▶ **WHAT IS ASKED**:
Filter the data below for the string "finishes" and copy each matching line.

=======

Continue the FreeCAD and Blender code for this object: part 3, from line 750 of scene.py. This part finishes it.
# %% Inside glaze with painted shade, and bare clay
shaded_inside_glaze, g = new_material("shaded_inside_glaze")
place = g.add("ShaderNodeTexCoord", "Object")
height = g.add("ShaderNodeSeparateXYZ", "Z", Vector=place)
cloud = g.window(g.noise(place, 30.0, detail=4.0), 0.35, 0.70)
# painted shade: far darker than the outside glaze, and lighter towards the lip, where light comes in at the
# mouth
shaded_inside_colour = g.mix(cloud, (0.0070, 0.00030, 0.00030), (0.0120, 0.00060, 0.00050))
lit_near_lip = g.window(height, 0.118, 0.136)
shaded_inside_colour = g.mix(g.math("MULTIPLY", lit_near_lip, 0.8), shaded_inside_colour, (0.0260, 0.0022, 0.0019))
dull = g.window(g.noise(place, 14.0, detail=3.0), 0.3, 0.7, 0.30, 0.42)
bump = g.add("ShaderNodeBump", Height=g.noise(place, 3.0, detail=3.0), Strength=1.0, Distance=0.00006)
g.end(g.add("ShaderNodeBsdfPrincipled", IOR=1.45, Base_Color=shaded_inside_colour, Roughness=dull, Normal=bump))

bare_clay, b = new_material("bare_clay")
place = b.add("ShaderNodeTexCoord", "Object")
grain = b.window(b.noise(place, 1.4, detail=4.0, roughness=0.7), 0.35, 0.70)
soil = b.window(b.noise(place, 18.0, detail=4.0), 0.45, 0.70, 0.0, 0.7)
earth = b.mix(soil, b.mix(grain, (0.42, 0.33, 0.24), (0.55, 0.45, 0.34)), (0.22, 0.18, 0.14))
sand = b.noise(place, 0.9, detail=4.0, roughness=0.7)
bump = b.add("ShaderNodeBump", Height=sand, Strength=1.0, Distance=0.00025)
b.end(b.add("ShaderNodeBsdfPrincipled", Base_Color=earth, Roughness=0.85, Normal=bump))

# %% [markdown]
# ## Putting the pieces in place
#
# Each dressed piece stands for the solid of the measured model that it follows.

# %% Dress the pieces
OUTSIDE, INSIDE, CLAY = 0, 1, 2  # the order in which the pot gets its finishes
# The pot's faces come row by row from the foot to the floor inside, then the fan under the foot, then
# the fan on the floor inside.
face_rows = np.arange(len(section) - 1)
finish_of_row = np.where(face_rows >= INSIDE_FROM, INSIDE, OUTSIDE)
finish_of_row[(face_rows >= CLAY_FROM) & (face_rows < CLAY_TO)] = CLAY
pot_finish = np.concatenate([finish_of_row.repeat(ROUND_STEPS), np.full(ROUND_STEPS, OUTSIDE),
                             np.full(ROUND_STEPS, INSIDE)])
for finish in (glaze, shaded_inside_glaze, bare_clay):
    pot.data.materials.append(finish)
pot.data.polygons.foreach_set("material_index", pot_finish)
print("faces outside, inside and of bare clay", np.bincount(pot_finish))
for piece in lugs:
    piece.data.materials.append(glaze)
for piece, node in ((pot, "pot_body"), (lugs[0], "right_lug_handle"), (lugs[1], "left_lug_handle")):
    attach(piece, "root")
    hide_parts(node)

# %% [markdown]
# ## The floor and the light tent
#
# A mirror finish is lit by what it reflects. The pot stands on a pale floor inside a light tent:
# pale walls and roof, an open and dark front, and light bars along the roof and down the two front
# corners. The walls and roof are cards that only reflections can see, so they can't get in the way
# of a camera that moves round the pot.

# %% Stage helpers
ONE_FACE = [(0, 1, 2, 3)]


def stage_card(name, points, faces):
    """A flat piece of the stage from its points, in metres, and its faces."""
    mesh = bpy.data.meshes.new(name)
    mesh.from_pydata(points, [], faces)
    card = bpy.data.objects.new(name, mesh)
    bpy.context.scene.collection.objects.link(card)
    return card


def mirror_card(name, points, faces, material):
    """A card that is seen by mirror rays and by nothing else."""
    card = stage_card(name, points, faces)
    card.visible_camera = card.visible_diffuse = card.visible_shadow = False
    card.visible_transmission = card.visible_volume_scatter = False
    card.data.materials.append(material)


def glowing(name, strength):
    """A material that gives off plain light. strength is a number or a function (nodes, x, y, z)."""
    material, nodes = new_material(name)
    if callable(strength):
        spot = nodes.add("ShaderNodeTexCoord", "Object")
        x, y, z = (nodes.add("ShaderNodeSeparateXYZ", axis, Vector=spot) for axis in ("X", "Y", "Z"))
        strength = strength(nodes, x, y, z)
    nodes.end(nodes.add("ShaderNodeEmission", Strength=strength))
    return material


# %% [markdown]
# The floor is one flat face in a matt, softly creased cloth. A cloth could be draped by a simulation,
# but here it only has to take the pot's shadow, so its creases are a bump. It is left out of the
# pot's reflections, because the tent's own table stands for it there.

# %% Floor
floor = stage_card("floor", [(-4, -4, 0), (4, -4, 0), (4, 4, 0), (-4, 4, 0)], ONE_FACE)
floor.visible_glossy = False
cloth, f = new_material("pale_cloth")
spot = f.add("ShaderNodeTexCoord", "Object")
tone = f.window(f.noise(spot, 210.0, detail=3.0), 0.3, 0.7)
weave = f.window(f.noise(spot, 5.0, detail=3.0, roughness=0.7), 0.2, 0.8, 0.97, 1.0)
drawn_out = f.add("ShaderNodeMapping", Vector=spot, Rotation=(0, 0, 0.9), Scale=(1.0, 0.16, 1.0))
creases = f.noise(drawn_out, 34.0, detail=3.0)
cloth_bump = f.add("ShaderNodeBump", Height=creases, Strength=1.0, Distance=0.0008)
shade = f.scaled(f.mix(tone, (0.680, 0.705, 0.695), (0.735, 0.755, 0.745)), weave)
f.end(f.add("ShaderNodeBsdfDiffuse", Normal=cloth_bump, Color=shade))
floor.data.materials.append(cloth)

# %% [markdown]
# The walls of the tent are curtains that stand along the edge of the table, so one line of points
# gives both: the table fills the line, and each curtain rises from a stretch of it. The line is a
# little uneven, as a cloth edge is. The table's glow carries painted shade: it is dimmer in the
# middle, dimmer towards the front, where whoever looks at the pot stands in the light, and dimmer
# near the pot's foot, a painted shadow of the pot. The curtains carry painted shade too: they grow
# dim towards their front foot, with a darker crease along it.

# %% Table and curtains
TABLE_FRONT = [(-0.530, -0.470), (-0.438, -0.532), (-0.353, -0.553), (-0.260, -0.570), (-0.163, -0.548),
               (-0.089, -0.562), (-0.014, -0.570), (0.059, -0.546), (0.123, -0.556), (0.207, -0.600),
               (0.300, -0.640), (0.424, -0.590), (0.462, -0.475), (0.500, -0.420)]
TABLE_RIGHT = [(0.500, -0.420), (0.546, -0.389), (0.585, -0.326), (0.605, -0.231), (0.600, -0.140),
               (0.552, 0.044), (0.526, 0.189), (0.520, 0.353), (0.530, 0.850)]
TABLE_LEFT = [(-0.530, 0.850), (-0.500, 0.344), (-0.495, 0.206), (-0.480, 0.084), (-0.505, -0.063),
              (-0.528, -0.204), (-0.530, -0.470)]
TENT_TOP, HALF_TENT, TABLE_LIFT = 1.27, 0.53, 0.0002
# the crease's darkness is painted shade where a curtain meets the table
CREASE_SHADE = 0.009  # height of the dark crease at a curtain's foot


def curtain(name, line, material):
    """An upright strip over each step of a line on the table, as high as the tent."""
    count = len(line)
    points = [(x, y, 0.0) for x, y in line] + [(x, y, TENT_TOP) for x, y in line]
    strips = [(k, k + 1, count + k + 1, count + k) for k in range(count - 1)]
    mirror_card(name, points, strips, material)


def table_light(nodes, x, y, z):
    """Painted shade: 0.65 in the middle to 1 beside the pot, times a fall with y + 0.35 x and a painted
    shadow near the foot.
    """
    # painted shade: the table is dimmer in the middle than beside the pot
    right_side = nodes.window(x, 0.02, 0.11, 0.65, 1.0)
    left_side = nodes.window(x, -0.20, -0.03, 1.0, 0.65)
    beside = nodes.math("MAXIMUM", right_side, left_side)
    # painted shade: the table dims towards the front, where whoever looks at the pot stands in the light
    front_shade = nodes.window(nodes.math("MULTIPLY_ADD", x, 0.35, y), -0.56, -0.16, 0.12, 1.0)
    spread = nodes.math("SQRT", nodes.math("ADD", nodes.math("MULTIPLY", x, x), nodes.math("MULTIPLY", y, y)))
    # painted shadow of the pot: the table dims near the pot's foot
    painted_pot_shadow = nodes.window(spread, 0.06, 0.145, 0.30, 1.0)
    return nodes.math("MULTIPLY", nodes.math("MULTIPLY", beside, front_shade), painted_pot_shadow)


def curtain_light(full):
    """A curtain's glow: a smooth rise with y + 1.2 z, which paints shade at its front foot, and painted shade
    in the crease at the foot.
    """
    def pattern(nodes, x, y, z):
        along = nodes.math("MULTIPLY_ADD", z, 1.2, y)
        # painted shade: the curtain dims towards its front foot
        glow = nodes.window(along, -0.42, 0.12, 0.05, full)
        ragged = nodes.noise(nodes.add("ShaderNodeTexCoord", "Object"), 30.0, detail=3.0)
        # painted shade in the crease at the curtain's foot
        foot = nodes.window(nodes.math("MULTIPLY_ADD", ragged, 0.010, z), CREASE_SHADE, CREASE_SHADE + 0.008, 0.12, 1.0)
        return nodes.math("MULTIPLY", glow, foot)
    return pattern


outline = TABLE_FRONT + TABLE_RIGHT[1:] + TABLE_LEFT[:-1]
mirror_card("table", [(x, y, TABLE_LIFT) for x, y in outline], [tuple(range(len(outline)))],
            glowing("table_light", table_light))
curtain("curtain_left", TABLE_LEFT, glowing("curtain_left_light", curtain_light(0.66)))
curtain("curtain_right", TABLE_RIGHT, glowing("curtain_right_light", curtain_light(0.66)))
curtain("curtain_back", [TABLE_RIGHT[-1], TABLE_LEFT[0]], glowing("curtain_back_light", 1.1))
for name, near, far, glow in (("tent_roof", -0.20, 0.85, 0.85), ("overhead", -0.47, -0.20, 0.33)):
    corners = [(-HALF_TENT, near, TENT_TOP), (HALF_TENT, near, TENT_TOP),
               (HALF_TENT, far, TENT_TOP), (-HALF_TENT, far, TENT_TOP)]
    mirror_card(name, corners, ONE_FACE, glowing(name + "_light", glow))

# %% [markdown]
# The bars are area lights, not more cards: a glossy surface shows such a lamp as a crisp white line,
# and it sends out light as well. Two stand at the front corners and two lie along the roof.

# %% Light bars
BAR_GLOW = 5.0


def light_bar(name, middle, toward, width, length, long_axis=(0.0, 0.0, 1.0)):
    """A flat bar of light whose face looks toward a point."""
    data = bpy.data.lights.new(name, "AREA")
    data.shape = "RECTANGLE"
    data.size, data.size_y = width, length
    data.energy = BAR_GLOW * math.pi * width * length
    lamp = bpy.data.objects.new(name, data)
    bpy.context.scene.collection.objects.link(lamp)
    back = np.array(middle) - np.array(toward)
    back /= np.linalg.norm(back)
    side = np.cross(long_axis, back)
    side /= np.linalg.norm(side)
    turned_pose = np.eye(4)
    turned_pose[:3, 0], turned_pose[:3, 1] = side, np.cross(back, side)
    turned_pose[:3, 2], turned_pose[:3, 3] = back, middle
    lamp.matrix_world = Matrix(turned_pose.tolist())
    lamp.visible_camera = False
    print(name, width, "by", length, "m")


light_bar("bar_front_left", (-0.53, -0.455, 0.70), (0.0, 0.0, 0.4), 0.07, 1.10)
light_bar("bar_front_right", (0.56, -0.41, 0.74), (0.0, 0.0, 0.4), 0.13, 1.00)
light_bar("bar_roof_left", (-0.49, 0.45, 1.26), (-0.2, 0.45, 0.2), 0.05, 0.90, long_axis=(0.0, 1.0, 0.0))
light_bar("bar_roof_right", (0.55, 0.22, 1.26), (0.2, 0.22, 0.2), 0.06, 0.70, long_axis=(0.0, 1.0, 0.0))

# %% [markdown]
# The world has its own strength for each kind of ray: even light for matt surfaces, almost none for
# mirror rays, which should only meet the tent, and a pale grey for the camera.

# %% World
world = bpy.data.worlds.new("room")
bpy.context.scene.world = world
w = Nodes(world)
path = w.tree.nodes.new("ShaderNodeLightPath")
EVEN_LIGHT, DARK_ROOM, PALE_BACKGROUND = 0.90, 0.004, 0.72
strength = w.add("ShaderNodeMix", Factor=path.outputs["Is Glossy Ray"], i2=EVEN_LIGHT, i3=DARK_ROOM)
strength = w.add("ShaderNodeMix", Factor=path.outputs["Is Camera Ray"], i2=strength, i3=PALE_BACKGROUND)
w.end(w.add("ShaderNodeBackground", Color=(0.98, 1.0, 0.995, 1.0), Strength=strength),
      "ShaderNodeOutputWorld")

=======

▶ **FULL RESPONSE**:
Continue the FreeCAD and Blender code for this object: part 3, from line 750 of scene.py. This part finishes it.
OUTSIDE, INSIDE, CLAY = 0, 1, 2  # the order in which the pot gets its finishes